In the episode, I tell Jason that the pattern isn’t coincidental. It reflects the same constellation of influence The Bureau mapped before Carney ever took office: long-standing relationships of trust shaped through finance, global governance, and shared ambition—often paired with a marked propensity to favour deeper trade and engagement with Beijing, an authoritarian regime built on the subjugation of hundreds of millions of Chinese nationals. That context is central to how I assess Carney’s rise, including analysis I have previously provided in testimony at a Parliamentary ethics hearing.

A review of corporate records showed that Brookfield—the influential Canadian investment fund from which Carney stepped away to replace Justin Trudeau as Canada’s leader—maintains many billions in politically sensitive investments with Chinese state-linked real estate and energy companies, alongside a substantial offshore banking presence. One major venture included a $750 million entry into high-end Shanghai commercial property in 2013 with a Hong Kong tycoon affiliated with the Chinese People’s Political Consultative Conference—an entity U.S. intelligence and national-security analysts have described as central to Beijing’s united front ecosystem.

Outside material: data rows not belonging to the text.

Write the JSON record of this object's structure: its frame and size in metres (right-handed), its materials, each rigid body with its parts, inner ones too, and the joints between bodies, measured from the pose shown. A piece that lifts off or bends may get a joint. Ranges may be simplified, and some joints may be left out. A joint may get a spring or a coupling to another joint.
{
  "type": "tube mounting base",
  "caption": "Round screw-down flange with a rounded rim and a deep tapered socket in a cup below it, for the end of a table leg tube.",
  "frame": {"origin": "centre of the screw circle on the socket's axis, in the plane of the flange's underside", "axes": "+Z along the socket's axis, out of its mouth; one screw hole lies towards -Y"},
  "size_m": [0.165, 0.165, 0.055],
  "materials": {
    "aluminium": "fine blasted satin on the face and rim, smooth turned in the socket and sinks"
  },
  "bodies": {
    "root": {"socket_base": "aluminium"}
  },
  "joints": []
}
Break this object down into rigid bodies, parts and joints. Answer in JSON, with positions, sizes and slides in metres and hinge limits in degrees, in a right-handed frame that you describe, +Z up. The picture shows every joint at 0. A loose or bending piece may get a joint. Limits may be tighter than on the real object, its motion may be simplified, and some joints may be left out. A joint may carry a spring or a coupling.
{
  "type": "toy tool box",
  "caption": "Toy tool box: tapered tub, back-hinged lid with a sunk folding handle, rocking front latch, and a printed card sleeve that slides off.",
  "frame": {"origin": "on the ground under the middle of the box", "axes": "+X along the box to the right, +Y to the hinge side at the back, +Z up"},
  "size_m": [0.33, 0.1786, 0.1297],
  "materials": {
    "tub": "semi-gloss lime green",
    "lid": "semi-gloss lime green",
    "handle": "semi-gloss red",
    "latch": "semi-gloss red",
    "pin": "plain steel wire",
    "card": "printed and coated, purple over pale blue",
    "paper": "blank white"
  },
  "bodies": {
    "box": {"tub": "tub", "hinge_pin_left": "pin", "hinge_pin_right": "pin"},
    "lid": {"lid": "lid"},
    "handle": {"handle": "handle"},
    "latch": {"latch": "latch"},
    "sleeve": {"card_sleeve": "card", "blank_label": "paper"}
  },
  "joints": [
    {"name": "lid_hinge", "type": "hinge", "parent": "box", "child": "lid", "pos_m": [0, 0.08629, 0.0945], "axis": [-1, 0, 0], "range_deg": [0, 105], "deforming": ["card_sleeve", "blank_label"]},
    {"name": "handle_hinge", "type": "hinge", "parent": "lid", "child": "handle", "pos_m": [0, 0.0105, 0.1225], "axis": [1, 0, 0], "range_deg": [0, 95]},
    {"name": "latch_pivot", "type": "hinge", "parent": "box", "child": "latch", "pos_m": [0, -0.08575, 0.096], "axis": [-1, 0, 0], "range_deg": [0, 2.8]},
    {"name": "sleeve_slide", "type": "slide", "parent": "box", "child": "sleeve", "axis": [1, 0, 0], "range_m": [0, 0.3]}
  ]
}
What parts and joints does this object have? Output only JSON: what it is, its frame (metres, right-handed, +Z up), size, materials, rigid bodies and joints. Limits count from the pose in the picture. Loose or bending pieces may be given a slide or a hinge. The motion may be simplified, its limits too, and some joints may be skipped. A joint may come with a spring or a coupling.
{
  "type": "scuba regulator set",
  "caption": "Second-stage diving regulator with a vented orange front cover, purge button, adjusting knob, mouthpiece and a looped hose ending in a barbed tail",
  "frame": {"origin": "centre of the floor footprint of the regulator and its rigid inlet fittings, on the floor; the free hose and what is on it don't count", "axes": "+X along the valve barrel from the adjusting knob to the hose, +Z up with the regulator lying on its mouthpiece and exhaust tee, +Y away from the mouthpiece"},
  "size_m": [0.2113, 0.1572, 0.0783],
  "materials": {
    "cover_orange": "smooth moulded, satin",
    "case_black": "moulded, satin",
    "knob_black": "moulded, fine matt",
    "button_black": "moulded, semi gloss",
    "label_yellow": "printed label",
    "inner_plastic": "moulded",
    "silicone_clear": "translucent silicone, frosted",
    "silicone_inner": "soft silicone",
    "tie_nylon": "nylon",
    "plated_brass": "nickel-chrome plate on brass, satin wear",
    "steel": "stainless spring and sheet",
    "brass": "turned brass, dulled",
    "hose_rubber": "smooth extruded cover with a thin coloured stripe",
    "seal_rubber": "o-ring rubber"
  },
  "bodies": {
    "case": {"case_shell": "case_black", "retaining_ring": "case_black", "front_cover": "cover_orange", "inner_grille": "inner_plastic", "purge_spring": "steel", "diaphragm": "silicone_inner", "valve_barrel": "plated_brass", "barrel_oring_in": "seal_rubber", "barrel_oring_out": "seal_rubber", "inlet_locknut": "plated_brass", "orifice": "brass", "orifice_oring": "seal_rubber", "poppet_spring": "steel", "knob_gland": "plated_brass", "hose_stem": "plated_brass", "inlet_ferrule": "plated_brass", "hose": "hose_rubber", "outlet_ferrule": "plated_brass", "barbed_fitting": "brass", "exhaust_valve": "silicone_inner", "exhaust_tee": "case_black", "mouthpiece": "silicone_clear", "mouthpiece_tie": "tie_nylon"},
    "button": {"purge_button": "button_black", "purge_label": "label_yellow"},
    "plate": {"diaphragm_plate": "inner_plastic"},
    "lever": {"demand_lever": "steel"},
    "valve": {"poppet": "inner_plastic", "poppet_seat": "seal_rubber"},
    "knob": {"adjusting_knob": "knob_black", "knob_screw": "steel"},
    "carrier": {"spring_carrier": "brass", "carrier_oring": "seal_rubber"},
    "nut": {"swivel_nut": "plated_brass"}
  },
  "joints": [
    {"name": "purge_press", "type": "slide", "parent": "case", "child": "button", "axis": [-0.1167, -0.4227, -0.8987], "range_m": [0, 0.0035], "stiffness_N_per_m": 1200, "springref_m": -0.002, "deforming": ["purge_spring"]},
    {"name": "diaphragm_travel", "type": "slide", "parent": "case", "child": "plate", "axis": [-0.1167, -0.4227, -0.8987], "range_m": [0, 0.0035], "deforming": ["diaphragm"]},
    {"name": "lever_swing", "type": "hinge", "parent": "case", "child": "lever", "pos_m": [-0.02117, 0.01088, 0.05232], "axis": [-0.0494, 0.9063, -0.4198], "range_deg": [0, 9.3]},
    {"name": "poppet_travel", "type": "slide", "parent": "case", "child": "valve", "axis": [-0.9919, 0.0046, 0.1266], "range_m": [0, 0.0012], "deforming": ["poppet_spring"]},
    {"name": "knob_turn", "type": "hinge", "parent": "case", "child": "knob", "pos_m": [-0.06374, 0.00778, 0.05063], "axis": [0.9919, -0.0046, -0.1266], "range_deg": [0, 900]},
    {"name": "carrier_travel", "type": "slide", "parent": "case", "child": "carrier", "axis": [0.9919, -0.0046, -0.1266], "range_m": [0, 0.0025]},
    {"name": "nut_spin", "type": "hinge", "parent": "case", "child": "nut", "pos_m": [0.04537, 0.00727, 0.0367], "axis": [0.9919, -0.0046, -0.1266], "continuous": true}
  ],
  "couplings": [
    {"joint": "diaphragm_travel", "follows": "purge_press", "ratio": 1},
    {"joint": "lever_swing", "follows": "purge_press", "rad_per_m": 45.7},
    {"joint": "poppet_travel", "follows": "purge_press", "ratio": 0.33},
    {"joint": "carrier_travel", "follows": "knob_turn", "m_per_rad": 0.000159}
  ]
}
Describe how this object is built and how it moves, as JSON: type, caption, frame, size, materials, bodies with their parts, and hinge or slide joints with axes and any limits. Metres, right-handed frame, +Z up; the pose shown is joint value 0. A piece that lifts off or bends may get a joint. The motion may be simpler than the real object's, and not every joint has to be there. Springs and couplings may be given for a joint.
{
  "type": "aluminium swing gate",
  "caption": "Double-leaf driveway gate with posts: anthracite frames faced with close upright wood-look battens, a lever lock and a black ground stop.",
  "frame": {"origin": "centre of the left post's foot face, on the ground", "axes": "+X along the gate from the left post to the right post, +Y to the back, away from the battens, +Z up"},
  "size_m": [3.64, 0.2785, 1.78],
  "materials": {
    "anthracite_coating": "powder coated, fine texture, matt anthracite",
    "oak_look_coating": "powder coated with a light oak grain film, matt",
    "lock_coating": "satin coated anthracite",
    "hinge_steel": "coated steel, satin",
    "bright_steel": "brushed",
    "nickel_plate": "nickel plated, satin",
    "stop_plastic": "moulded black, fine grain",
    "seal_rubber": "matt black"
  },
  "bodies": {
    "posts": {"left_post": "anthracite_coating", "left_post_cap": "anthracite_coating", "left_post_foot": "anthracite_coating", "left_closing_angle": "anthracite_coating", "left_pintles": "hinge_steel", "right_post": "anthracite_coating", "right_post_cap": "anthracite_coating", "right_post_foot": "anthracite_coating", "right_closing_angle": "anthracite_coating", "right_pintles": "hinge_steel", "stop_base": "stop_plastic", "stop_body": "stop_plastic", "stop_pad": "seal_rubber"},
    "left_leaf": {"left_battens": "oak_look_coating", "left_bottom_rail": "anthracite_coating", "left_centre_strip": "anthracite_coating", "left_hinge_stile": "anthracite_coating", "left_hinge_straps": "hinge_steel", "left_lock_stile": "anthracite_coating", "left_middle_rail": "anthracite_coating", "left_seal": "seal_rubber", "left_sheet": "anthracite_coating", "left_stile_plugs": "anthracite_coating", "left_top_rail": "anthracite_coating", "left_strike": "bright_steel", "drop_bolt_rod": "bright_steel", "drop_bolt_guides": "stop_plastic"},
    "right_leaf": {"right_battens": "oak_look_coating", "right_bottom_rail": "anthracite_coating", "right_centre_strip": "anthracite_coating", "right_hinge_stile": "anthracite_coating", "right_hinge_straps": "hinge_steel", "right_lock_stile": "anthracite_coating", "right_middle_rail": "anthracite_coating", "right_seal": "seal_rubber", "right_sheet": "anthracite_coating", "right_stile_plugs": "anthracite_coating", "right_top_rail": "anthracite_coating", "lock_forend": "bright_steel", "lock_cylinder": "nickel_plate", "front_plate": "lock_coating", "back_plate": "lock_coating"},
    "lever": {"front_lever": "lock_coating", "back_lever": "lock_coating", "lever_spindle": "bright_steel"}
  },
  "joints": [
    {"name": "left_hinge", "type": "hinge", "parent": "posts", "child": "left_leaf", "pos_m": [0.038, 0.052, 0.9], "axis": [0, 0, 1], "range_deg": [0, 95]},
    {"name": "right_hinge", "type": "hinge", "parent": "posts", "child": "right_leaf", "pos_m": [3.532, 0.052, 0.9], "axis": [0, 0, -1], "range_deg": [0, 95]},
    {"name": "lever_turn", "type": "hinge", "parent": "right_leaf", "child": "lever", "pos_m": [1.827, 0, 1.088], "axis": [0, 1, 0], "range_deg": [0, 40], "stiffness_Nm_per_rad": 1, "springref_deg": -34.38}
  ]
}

As that market later deteriorated—vacancies rising in Shanghai and credit conditions tightening—Brookfield secured hundreds of millions of dollars in loans from the Bank of China to refinance its Shanghai commercial holdings. The Bureau’s reporting has also noted the broader continuity: a decade earlier, Carney, as Governor of the Bank of England, publicly advanced policies designed to expand China’s financial footprint, including support for renminbi clearing in London. In a 2013 speech, UK at the Heart of Renewed Globalisation, Carney said: “The Bank of England [has] signed an agreement with the People’s Bank of China … Helping the internationalisation of the Renminbi is a global good.”

In this episode, Jason adds a finding about Mark Carney’s promotion of Beijing’s Belt and Road plan—another massive boost, I argue, to President Xi Jinping’s global ambitions.